Meng was arrested Dec. 1 at Vancouver International Airport on a warrant that alleges she committed fraud related to Huawei using unofficial subsidiary Skycom to do business with Iranian telecommunications companies between 2009 and 2014.
According to court documents filed by the U.S. Department of Justice, Meng faces "multiple criminal charges" and each charge carries a maximum sentence of 30 years in prison, if she were convicted.
None of the allegations has been proven in court.
Gibb-Carsley told the court Meng is alleged to have said Huawei and Skycom were separate companies in a meeting with an executive of a financial institution, misleading the executive and putting the institution at risk of financial harm and criminal liability.
Gibb-Carsley said Reuters reported in 2013 that Huawei was operating Skycom and had attempted to import U.S.-manufactured computer equipment into Iran allegedly in violation of sanctions.

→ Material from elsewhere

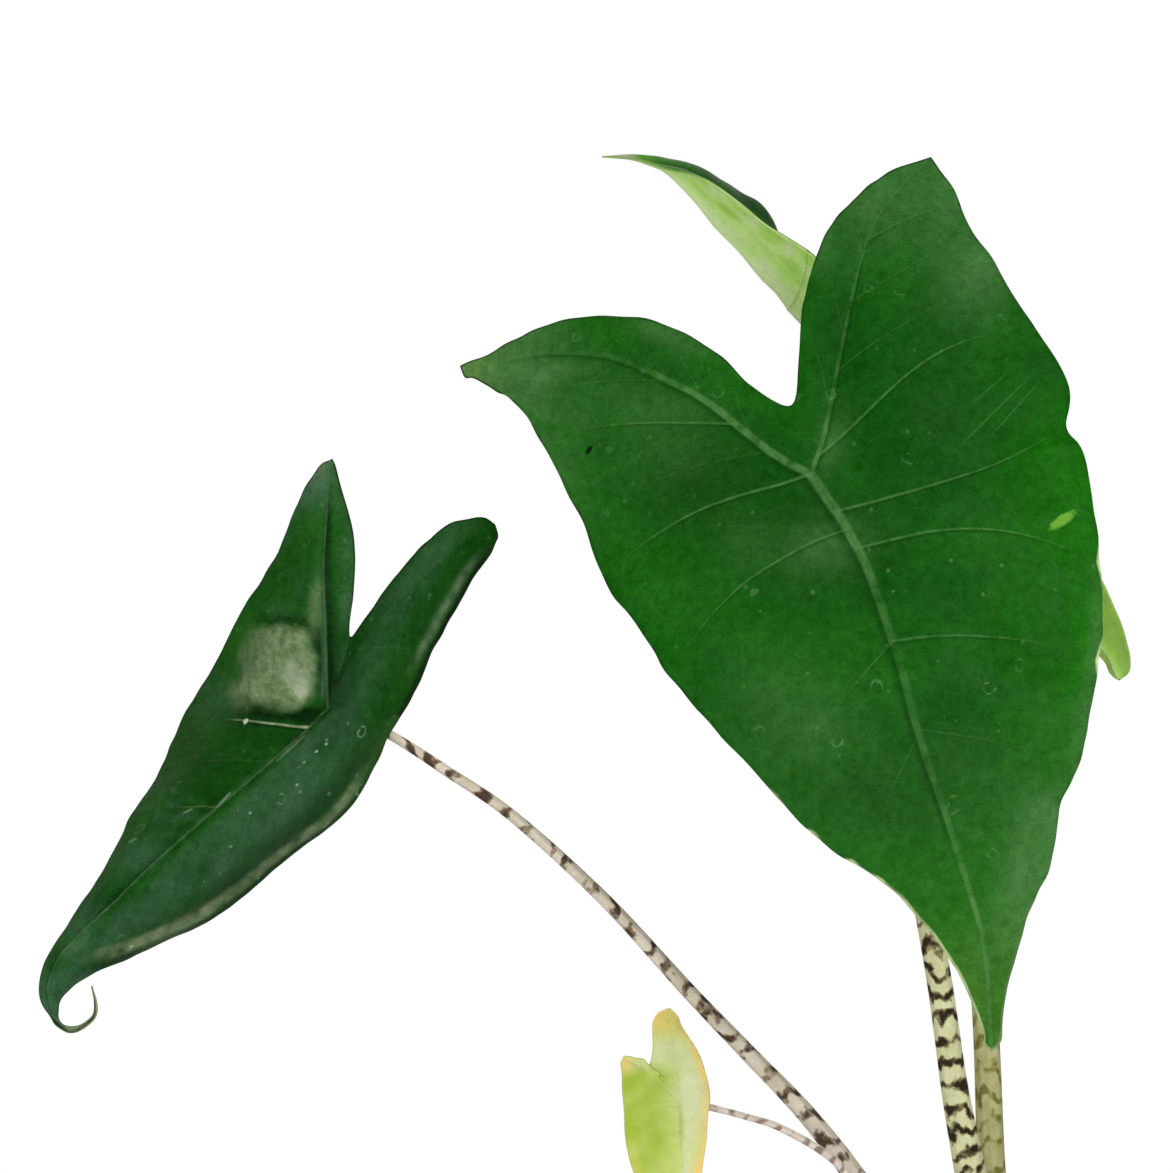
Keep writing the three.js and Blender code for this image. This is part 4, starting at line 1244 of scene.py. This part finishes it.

The story caused concern among banks that did international business with Huawei, he said.
Executives, including Meng, then made a series of misrepresentations about the relationship between the two companies to the banks, inducing them to carry out transactions linked to Iran they otherwise would not have completed and which violated sanction laws, he alleged.
Huawei has said it is not aware of any wrongdoing by Meng and her lawyer, David Martin, said no charge or indictment has been filed against his client, just a warrant.
Martin said Meng's 2013 presentation to an executive at HSBC was prepared by numerous employees at Huawei. The presentation did assert that Huawei operates in Iran in strict compliance with applicable laws and sanctions, he said.
Huawei sold its shares in Skycom before the sanctions became law in the United States under former president Barack Obama in 2010, he added.
After Meng's release on Tuesday, Huawei released a statement saying it has "every confidence that the Canadian and U.S. legal systems will reach a just conclusion."
"As we have stressed all along, Huawei complies with all applicable laws and regulations in the countries and regions where we operate, including export control and sanction laws of the UN, U.S., and E.U."
To support Meng's bail application, Martin found a number of friends and associates to vouch for his client's character and to offer financial guarantees that she will not flee.
Additional sureties were needed after Ehrcke questioned whether her husband, Liu Xiaozong, could sign a guarantee. Court heard Liu is living in Vancouver on a six-month visitors visa and Ehrcke said the form to provide a financial guarantee must be provided by a resident of B.C.
Martin said although Liu's visa is set to expire in February, he has come and gone from Canada over the last 15 years, has a record of compliance and could apply for an extension to stay in the country.
"He's a rich capitalist, he can do his functions anywhere he is," Martin said.
Ehrcke said Meng is being held on a provisional warrant and the United States has 60 days to make an extradition request. She has been ordered to appear in court on Feb. 6 to fix a date for further proceedings.